70    Mr Papas has appealed from the final judgment, that is, the making of the sequestration order. He submits that the final judgment was affected by the interlocutory judgment.

71    In Gerlach v Clifton Bricks Pty Ltd (2002) 209 CLR 478, an intermediate appellate court had set aside a judgment on the basis that an interlocutory order dispensing with a jury should not have been made and ordered a new trial. By majority, the High Court decided that a new trial should not have been ordered because to warrant a new trial, a substantial wrong to a party or miscarriage of justice had to be demonstrated. The majority said at 483 – 484:

6    The proposition that any interlocutory order can be challenged in an appeal against the final judgment in the matter is often stated in unqualified terms. The better view, however, is reflected in the formulation adopted in Spencer Bower, Turner and Handley where it is said that on an appeal from the final order an appellate court can correct any interlocutory order which affected the final result (emphasis added).

7     It is necessary to make the qualification, which affected the final result”, at least to reflect the well-established principle that a new trial is not ordered where an error of law, fact, misdirection or other wrong has not resulted in any miscarriage of justice.

72    The majority concluded that it could not be said that the conduct of the trial by judge alone, as opposed to trial by judge and jury, could amount, without more, to a substantial wrong or miscarriage of justice. In other words, the mere possibility that the result had been affected was not enough.

73    The minority considered that the possibility that the interlocutory decision had affected the result could not be excluded, saying:

56    It would then be a bold assertion to suggest that the Judge’s decision did not affect the outcome of the trial. Who could ever know?

74    The minority applied Stead v State Government Insurance Commission (1986) 161 CLR 141. In that case, the High Court held that a departure from the rules of natural justice will not entitle the aggrieved party to a new trial if the new trial would inevitably result in the making of the same order. An order for a new trial in such a case would be futile. However, the Court continued at 147:

All that the appellant needed to show was that the denial of natural justice deprived him of the possibility of a successful outcome. In order to negate that possibility it was, as we have said, necessary for the Full Court to find that a properly conducted trial could not have possibly have produced a different result.

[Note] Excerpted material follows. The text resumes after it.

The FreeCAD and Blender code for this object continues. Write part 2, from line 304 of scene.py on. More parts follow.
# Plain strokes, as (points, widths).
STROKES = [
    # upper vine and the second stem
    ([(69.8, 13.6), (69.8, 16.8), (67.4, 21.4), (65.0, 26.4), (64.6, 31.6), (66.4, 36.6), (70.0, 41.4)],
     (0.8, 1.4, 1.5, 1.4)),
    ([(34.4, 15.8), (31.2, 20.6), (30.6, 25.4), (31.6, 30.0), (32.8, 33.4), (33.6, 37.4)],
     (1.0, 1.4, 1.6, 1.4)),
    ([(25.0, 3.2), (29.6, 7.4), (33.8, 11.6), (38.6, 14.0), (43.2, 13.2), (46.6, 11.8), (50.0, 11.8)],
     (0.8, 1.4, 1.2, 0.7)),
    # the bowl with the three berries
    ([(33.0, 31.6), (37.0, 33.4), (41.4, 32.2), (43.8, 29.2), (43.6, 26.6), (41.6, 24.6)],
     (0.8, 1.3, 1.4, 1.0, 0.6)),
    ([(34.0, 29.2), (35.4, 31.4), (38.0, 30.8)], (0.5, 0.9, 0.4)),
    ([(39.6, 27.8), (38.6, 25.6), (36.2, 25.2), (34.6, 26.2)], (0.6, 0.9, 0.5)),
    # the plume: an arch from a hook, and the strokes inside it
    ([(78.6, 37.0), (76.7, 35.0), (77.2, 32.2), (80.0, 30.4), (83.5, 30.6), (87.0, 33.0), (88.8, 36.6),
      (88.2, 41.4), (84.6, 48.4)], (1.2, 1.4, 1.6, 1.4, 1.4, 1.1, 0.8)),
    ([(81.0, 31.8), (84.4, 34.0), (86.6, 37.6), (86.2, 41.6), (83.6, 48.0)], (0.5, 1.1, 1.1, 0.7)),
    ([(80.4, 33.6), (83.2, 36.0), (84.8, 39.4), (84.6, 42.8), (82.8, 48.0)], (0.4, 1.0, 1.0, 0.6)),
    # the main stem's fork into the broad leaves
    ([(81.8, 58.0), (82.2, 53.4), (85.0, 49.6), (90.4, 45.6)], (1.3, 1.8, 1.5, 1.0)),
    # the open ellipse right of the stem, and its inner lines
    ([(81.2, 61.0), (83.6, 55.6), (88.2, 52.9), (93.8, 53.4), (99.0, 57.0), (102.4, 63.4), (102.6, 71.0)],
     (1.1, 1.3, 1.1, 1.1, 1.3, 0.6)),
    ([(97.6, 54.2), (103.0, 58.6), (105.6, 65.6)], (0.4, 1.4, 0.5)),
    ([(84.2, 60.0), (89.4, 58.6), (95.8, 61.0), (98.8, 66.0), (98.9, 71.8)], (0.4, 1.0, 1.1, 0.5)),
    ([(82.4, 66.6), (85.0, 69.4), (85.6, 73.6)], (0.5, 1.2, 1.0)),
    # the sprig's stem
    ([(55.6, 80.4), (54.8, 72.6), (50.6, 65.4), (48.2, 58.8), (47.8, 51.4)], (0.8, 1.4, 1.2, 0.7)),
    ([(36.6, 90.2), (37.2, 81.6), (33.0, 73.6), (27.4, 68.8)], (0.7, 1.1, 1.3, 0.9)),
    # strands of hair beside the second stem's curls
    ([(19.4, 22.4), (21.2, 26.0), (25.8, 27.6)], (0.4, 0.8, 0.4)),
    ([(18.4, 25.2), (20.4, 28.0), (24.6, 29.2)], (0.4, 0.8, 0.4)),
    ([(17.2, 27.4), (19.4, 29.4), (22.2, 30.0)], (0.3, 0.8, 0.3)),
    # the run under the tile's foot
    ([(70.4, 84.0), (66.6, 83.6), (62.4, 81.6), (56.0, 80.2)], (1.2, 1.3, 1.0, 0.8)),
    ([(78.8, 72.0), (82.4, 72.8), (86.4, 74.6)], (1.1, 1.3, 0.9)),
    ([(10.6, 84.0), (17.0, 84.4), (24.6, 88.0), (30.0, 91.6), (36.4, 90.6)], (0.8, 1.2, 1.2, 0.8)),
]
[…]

75    The majority in Clifton Bricks did not apply Stead. The reasoning of the majority indicates a difference in approach to an appeal from a final judgment brought on the basis that error in an interlocutory judgment affected the final judgment, compared to an appeal from a final judgment which asserts error in the final judgment itself. Where error is demonstrated in the final judgment itself, the appellant need only show the possibility that he or she was deprived of the possibility of a successful outcome. However, in an appeal from a final judgment on the basis of error in an interlocutory judgment, in order to obtain a retrial the appellant must demonstrate that some substantial wrong or miscarriage of justice, in the sense of affecting the final result, has been occasioned by the error.

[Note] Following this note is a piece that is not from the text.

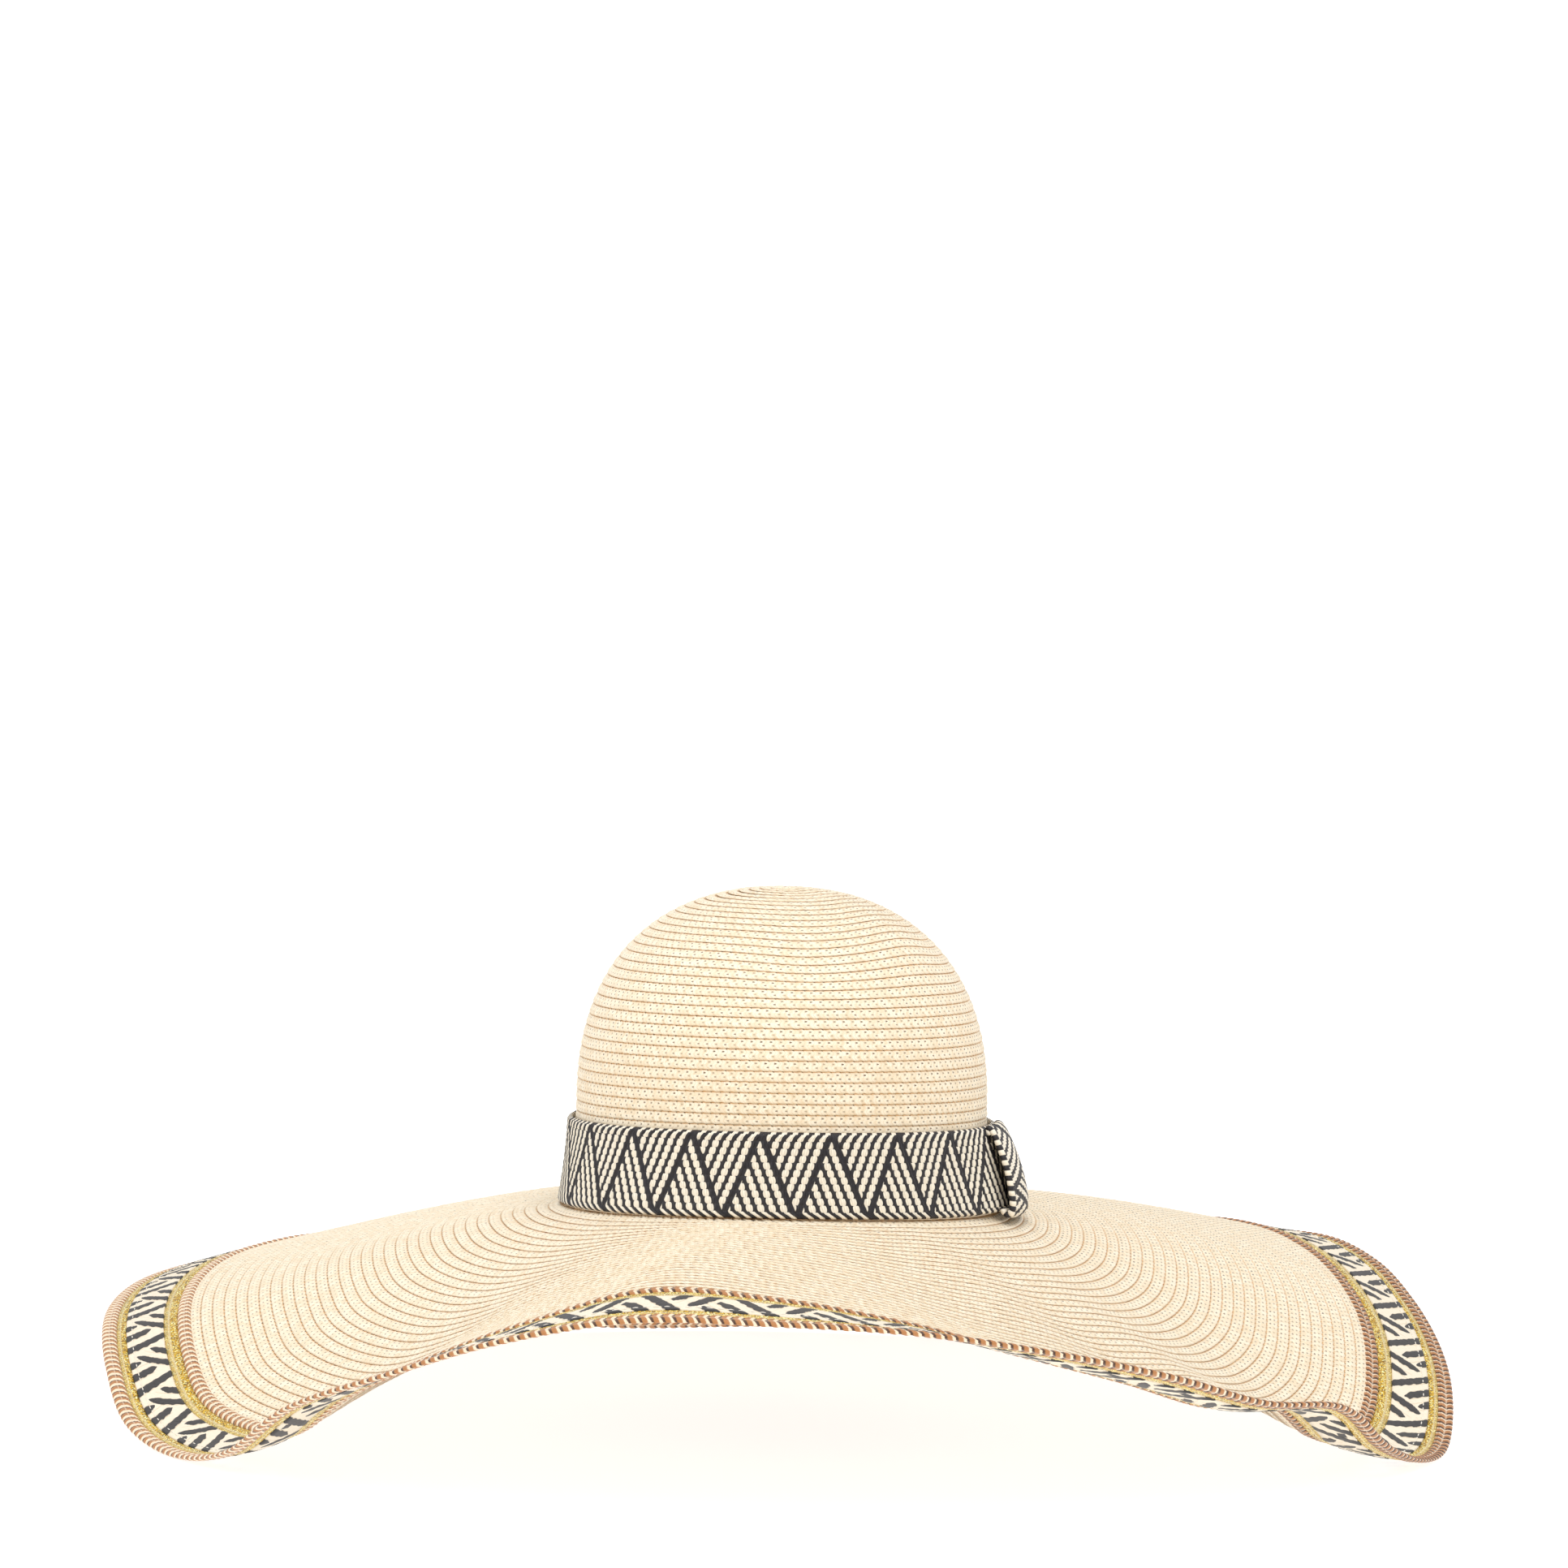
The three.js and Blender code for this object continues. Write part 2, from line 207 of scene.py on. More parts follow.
def crown_profile(inside):
    """Heights and half widths from the tip down to the foot, at even steps of arc: a quarter
    of a superellipse, then the wall. inside is how deep under the outer face it runs."""
    turn = np.linspace(math.pi / 2, 0, DOME_STEPS)
    width = (WALL_HALF_WIDTH - inside) * np.cos(turn).clip(0) ** (2 / DOME_POWER)
    rise = (CROWN_HEIGHT - inside - WALL_HEIGHT) * np.sin(turn).clip(0) ** (2 / DOME_POWER)
    down = np.linspace(WALL_HEIGHT, 0, WALL_STEPS)[1:]
    height = np.concatenate([WALL_HEIGHT + rise, down])
    width = np.concatenate([width, wall_half_width(down) - inside])
    mean_ratio = (1 + DEPTH_RATIO) / 2
    step = np.hypot(np.diff(width) * mean_ratio, np.diff(height))
    arc = np.concatenate([[0], np.cumsum(step)])
    even = np.arange(0, arc[-1], GRID_STEP)
    return even, np.interp(even, arc, height), np.interp(even, arc, width), arc[-1]


def brim_points(azimuth, s):
    """Middle of the brim's wall at a distance s from the foot: the slope is the straight-line
    mix of the section's five slopes, and its cosine and sine are summed outwards."""
    table = sections_at(azimuth)
    k = np.clip(np.searchsorted(SLOPES_AT, s, side="right") - 1, 0, len(SLOPES_AT) - 2)
    at = np.array(SLOPES_AT)
    share = (s - at[k]) / (at[k + 1] - at[k])
    slopes = np.radians(table[:, 1 + k] * (1 - share) + table[:, 2 + k] * share)
    middle = (slopes[:, 1:] + slopes[:, :-1]) / 2
    steps = np.diff(s)[None] * table[:, :1]
    start = np.zeros((len(azimuth), 1))
    run = np.concatenate([start, np.cumsum(np.cos(middle) * steps, 1)], 1)
    drop = np.concatenate([start, np.cumsum(np.sin(middle) * steps, 1)], 1)
    turn = np.radians(azimuth)[:, None]
    away = np.stack([DEPTH_RATIO * np.cos(turn), np.sin(turn)], -1)
    away /= np.linalg.norm(away, axis=-1, keepdims=True)
    foot = crown_points(azimuth[:, None], 0.0, FOOT_HALF_WIDTH)
    points = np.repeat(foot, len(s), 1)
    points[..., :2] += away * run[..., None]
    points[..., 2] -= drop
    return points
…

76    I have said that it was not open to his Honour to conclude that granting an adjournment so that Mr Papas could obtain legal assistance would be futile. However, Mr Papas now has legal representation. Despite securing that representation, he has not attempted to place before the Court any further material upon which he could have relied if the application had not been summarily determined. Such material might have included evidence that Suncorp was likely to have refinanced the loan if Mr Papas had the cash available and that the land would have been developed and sold for an amount that was sufficient to clear the debt.

77    I am left, then, only with the submissions of Mr Papas’ counsel as to the case that would have been articulated if he had been represented by lawyers, and the assertion that those lawyers would have obtained some unspecified further evidence to support that case, or might be able to do so in the future.

78    Mr Papas’ counsel submitted that no affidavits containing further evidence could be placed before this Court because they would be inadmissible in the appeal. That submission overlooks the Court’s discretion to receive further evidence under s 27 of the Federal Court of Australia Act. An important consideration in the exercise of the discretion is whether the further evidence would have produced a different result had it been available at the trial, or, at least, was likely to have produced a different result: August v Commissioner of Taxation [2013] FCAFC 85 at [119].

79    Mr Papas’ counsel also submitted that it is unnecessary to adduce such evidence in the appeal and that, in this vacuum of evidence, the Court could not conclude it would be futile to allow a retrial. The submission reflects the approach taken by the minority in Clifton Bricks, not the majority. The majority considered that it is necessary for an appellant to demonstrate that the error affected the final judgment if a new trial is to be ordered.

80    In the absence of further evidence capable of demonstrating that there is a genuine dispute about the debt, I am not satisfied that Mr Papas has shown that the primary judge’s errors in making the interlocutory judgment affected the outcome of the final judgment. Therefore, there is no basis upon which a retrial can be ordered.

81    The appeal must be dismissed with costs.

I certify that the preceding eighty-one (81) numbered paragraphs are a true copy of the Reasons for Judgment herein of the Honourable Justice Rangiah.